### WORK INSTRUCTIONS
Everything from the line with "Keep writing the" through the line with "socket.default_value = value" should be repeated exactly, both of those lines included, and nothing else.

++++ MATERIAL ++++

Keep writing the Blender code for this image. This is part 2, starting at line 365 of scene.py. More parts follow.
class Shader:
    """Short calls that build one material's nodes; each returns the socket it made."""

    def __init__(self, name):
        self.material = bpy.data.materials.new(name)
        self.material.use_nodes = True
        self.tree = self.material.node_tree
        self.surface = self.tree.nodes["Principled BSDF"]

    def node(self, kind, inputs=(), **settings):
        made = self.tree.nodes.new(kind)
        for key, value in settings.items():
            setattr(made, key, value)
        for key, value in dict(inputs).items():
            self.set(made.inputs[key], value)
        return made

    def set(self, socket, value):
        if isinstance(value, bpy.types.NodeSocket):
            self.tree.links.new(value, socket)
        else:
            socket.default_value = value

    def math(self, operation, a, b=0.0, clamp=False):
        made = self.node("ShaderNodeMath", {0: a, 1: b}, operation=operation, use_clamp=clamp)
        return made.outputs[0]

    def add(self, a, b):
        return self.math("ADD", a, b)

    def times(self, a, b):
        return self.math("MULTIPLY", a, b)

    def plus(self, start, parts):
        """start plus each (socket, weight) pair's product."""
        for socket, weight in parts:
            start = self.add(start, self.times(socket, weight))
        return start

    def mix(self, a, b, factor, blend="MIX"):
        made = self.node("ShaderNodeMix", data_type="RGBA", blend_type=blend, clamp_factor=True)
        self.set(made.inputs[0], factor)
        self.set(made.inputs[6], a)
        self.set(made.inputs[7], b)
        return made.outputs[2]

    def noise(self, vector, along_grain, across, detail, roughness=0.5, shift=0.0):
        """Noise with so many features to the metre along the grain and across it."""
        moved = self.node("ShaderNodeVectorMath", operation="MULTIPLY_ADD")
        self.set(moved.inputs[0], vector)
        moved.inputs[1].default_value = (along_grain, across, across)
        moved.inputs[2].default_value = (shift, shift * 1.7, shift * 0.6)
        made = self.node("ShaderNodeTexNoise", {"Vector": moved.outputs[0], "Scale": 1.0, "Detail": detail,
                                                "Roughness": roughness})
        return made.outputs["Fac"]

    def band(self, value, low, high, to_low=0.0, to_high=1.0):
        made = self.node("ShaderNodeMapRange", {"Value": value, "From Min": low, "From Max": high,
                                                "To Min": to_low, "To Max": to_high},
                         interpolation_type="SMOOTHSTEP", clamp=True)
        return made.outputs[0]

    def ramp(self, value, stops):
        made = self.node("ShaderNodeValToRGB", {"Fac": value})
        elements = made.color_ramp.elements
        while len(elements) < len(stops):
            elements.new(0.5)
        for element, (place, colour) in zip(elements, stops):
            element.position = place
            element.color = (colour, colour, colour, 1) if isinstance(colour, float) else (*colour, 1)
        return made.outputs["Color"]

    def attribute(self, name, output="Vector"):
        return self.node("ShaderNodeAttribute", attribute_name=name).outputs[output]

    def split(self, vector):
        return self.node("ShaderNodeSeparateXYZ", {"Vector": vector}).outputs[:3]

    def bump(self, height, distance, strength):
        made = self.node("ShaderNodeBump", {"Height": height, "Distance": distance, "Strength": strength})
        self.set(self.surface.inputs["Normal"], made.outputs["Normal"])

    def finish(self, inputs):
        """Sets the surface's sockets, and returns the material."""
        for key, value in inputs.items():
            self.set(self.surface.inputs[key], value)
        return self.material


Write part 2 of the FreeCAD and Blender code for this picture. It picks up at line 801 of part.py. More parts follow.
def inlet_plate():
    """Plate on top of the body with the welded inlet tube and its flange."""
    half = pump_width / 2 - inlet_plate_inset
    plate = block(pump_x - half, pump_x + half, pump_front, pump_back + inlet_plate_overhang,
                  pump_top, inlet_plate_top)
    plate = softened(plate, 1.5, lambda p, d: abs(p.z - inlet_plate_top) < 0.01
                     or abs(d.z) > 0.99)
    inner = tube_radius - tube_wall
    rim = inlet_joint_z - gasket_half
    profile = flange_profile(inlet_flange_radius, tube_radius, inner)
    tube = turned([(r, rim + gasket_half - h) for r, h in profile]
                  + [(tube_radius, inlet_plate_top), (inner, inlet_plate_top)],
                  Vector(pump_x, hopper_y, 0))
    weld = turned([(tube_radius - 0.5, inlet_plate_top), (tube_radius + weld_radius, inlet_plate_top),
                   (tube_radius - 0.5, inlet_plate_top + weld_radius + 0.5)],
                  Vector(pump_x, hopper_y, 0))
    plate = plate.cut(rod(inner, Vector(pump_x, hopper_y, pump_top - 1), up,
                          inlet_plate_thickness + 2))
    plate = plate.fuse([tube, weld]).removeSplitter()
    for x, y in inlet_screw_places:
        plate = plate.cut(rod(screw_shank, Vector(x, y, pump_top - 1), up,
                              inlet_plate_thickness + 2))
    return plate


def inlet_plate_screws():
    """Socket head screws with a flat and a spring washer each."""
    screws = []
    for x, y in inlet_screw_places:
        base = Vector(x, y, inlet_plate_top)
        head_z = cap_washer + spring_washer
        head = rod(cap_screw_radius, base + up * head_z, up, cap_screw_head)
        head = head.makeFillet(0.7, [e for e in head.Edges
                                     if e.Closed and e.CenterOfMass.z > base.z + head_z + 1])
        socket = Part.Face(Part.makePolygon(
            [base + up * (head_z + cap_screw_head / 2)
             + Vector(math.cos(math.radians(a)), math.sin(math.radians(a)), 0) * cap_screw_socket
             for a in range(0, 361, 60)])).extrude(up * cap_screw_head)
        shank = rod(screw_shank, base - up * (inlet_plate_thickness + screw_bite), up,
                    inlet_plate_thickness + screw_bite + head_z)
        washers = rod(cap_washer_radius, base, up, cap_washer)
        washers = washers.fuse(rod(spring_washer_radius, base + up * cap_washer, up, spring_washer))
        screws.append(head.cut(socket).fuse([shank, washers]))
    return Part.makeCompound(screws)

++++
++++ MATERIAL ++++

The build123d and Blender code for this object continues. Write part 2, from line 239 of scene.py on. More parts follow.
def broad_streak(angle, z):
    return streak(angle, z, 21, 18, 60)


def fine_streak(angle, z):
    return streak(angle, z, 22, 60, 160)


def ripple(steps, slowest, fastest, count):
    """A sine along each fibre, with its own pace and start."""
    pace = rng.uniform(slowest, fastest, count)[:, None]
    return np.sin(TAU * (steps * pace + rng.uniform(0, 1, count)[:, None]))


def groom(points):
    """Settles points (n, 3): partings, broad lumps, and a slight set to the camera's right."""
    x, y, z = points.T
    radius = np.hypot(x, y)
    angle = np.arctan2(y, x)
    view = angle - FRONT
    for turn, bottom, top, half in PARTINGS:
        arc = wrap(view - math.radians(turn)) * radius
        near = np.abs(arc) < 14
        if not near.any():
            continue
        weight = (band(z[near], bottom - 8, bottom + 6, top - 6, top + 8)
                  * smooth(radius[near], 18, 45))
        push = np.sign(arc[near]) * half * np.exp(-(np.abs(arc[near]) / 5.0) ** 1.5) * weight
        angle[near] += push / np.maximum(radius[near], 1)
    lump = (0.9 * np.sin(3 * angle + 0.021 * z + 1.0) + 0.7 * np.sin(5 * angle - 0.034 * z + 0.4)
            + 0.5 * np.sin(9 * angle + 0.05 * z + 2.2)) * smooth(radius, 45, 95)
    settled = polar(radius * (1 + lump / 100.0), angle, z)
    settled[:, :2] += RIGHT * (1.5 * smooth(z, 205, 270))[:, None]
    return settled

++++

### REPLY
Keep writing the Blender code for this image. This is part 2, starting at line 365 of scene.py. More parts follow.
class Shader:
    """Short calls that build one material's nodes; each returns the socket it made."""

    def __init__(self, name):
        self.material = bpy.data.materials.new(name)
        self.material.use_nodes = True
        self.tree = self.material.node_tree
        self.surface = self.tree.nodes["Principled BSDF"]

    def node(self, kind, inputs=(), **settings):
        made = self.tree.nodes.new(kind)
        for key, value in settings.items():
            setattr(made, key, value)
        for key, value in dict(inputs).items():
            self.set(made.inputs[key], value)
        return made

    def set(self, socket, value):
        if isinstance(value, bpy.types.NodeSocket):
            self.tree.links.new(value, socket)
        else:
            socket.default_value = value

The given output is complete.